## Written instruction
Can you write out all of the material below, word for word?

- - - - -

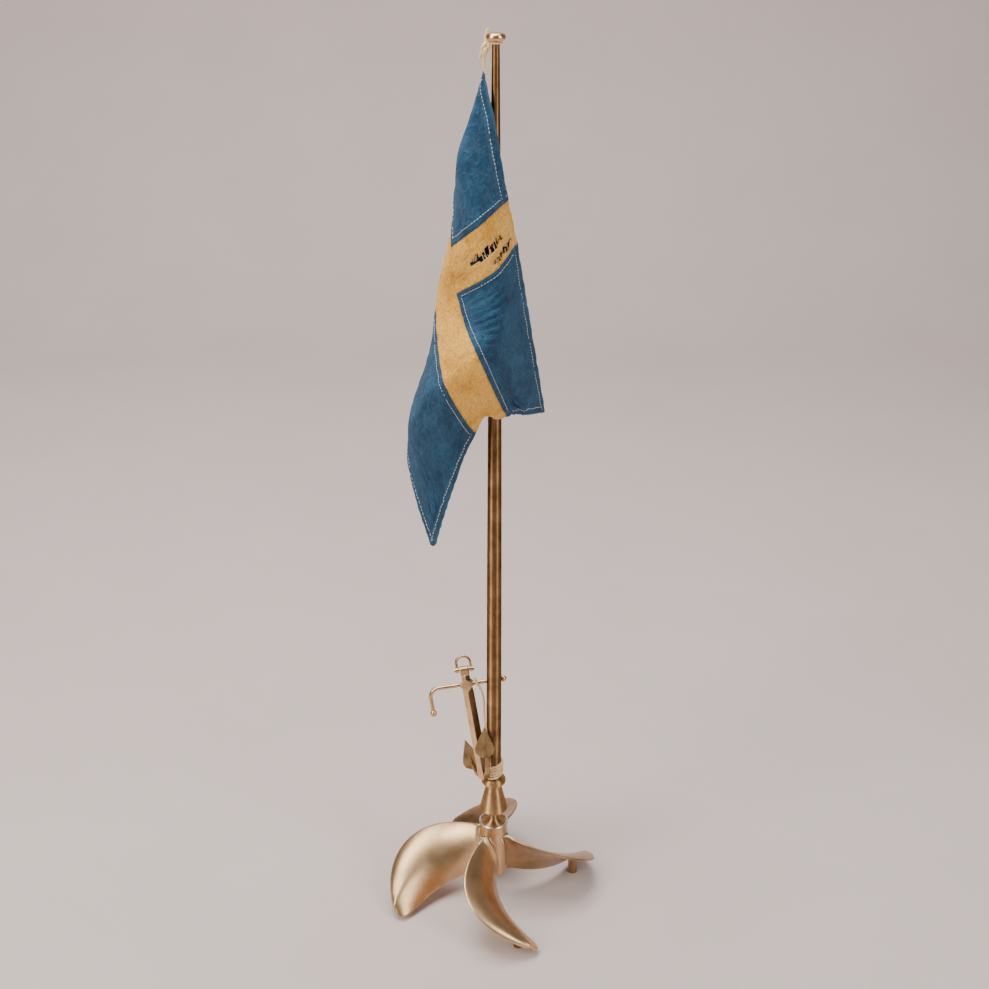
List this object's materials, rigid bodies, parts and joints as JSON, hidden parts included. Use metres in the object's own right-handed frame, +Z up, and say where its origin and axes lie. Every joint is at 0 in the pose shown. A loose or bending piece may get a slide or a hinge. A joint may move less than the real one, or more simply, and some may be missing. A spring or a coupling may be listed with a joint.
{
  "type": "desk flag stand",
  "caption": "Table flag stand: a propeller foot carries a tapered pole with a truck, a limp cross flag tied at the top and a small stocked anchor lashed at the foot.",
  "frame": {"origin": "pole axis on the table plane under the feet", "axes": "+Z up along the pole, +X to the right and -Y to the front as the stand is seen from the front"},
  "size_m": [0.1592, 0.1603, 0.646],
  "materials": {
    "propeller_bronze": "satin",
    "turned_brass": "polished, a little dull",
    "pole_brass": "aged, satin",
    "anchor_brass": "worn, polished",
    "white_metal": "satin",
    "blue_cotton": "matt plain weave",
    "yellow_cotton": "matt plain weave",
    "twine": "matt twisted cotton"
  },
  "bodies": {
    "stand": {"propeller_hub": "propeller_bronze", "blade_1": "propeller_bronze", "blade_2": "propeller_bronze", "blade_3": "propeller_bronze", "blade_4": "propeller_bronze", "foot_peg_1": "pole_brass", "foot_peg_2": "pole_brass", "foot_peg_3": "pole_brass", "foot_peg_4": "pole_brass", "hub_washer": "white_metal", "tie_stud": "white_metal", "base_washer": "white_metal", "base_nut": "white_metal", "coupling": "turned_brass", "pole_collar": "turned_brass", "flag_pole": "pole_brass", "truck": "turned_brass", "truck_screw": "white_metal", "anchor_shank": "anchor_brass", "anchor_arms": "anchor_brass", "fluke_near": "anchor_brass", "fluke_far": "anchor_brass", "anchor_twine": "twine", "pole_lashing": "twine"},
    "flag": {"canton_upper_hoist": "blue_cotton", "canton_upper_fly": "blue_cotton", "canton_lower_fly": "blue_cotton", "canton_lower_hoist": "blue_cotton", "cross_bar": "yellow_cotton", "cross_arm_upper": "yellow_cotton", "cross_arm_lower": "yellow_cotton", "head_tie_loop": "twine", "head_tie_knot": "twine"},
    "shackle": {"anchor_shackle": "anchor_brass", "shackle_pin": "anchor_brass"},
    "stock_slider": {"stock_ball": "anchor_brass"},
    "stock": {"anchor_stock": "anchor_brass"}
  },
  "joints": [
    {"name": "flag_swivel", "type": "hinge", "parent": "stand", "child": "flag", "pos_m": [0, 0, 0.636], "axis": [0, 0, 1], "continuous": true},
    {"name": "shackle_swing", "type": "hinge", "parent": "stand", "child": "shackle", "pos_m": [-0.022, 0.01079, 0.19307], "axis": [0.9848, 0, 0.1736], "range_deg": [-100, 100]},
    {"name": "stock_slide", "type": "slide", "parent": "stand", "child": "stock_slider", "axis": [0.9848, 0, 0.1736], "range_m": [-0.014, 0.015]},
    {"name": "stock_turn", "type": "hinge", "parent": "stock_slider", "child": "stock", "pos_m": [-0.02004, 0.0086, 0.18195], "axis": [0.9848, 0, 0.1736], "continuous": true}
  ]
}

- - - - -

## In response
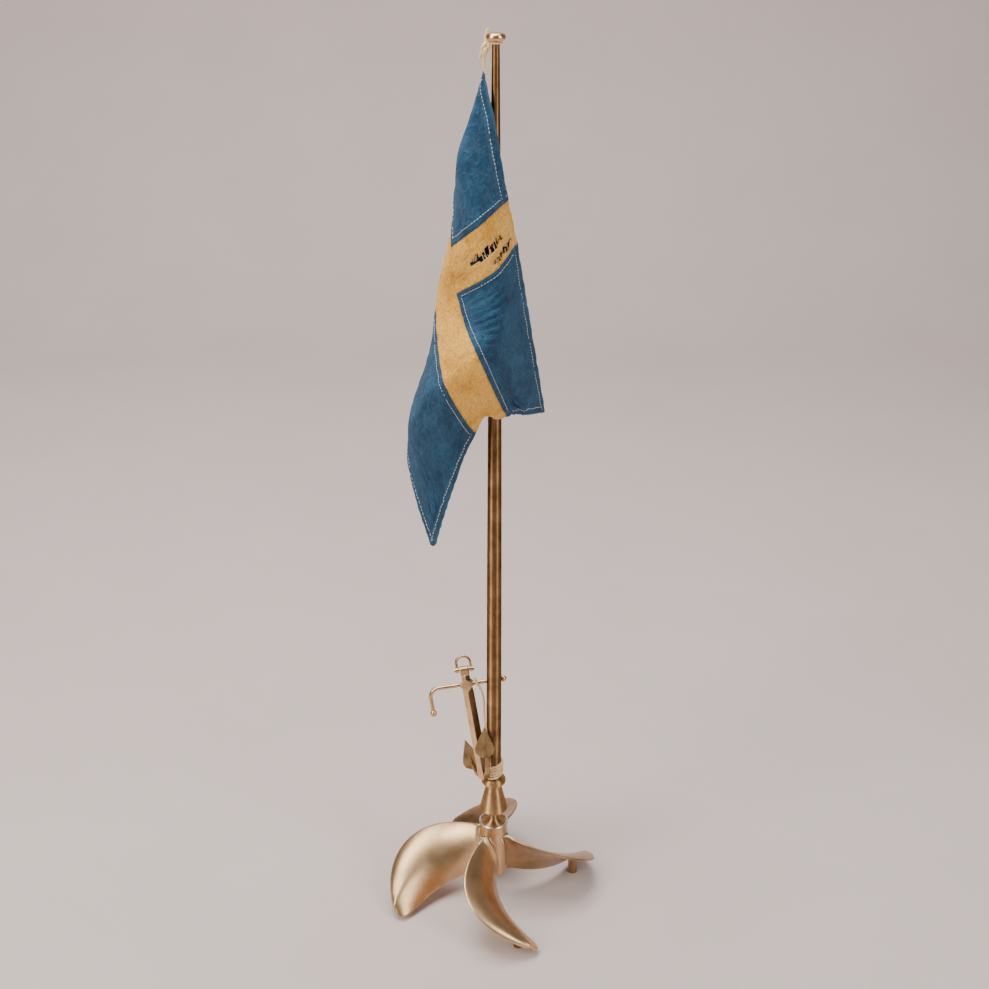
List this object's materials, rigid bodies, parts and joints as JSON, hidden parts included. Use metres in the object's own right-handed frame, +Z up, and say where its origin and axes lie. Every joint is at 0 in the pose shown. A loose or bending piece may get a slide or a hinge. A joint may move less than the real one, or more simply, and some may be missing. A spring or a coupling may be listed with a joint.
{
  "type": "desk flag stand",
  "caption": "Table flag stand: a propeller foot carries a tapered pole with a truck, a limp cross flag tied at the top and a small stocked anchor lashed at the foot.",
  "frame": {"origin": "pole axis on the table plane under the feet", "axes": "+Z up along the pole, +X to the right and -Y to the front as the stand is seen from the front"},
  "size_m": [0.1592, 0.1603, 0.646],
  "materials": {
    "propeller_bronze": "satin",
    "turned_brass": "polished, a little dull",
    "pole_brass": "aged, satin",
    "anchor_brass": "worn, polished",
    "white_metal": "satin",
    "blue_cotton": "matt plain weave",
    "yellow_cotton": "matt plain weave",
    "twine": "matt twisted cotton"
  },
  "bodies": {
    "stand": {"propeller_hub": "propeller_bronze", "blade_1": "propeller_bronze", "blade_2": "propeller_bronze", "blade_3": "propeller_bronze", "blade_4": "propeller_bronze", "foot_peg_1": "pole_brass", "foot_peg_2": "pole_brass", "foot_peg_3": "pole_brass", "foot_peg_4": "pole_brass", "hub_washer": "white_metal", "tie_stud": "white_metal", "base_washer": "white_metal", "base_nut": "white_metal", "coupling": "turned_brass", "pole_collar": "turned_brass", "flag_pole": "pole_brass", "truck": "turned_brass", "truck_screw": "white_metal", "anchor_shank": "anchor_brass", "anchor_arms": "anchor_brass", "fluke_near": "anchor_brass", "fluke_far": "anchor_brass", "anchor_twine": "twine", "pole_lashing": "twine"},
    "flag": {"canton_upper_hoist": "blue_cotton", "canton_upper_fly": "blue_cotton", "canton_lower_fly": "blue_cotton", "canton_lower_hoist": "blue_cotton", "cross_bar": "yellow_cotton", "cross_arm_upper": "yellow_cotton", "cross_arm_lower": "yellow_cotton", "head_tie_loop": "twine", "head_tie_knot": "twine"},
    "shackle": {"anchor_shackle": "anchor_brass", "shackle_pin": "anchor_brass"},
    "stock_slider": {"stock_ball": "anchor_brass"},
    "stock": {"anchor_stock": "anchor_brass"}
  },
  "joints": [
    {"name": "flag_swivel", "type": "hinge", "parent": "stand", "child": "flag", "pos_m": [0, 0, 0.636], "axis": [0, 0, 1], "continuous": true},
    {"name": "shackle_swing", "type": "hinge", "parent": "stand", "child": "shackle", "pos_m": [-0.022, 0.01079, 0.19307], "axis": [0.9848, 0, 0.1736], "range_deg": [-100, 100]},
    {"name": "stock_slide", "type": "slide", "parent": "stand", "child": "stock_slider", "axis": [0.9848, 0, 0.1736], "range_m": [-0.014, 0.015]},
    {"name": "stock_turn", "type": "hinge", "parent": "stock_slider", "child": "stock", "pos_m": [-0.02004, 0.0086, 0.18195], "axis": [0.9848, 0, 0.1736], "continuous": true}
  ]
}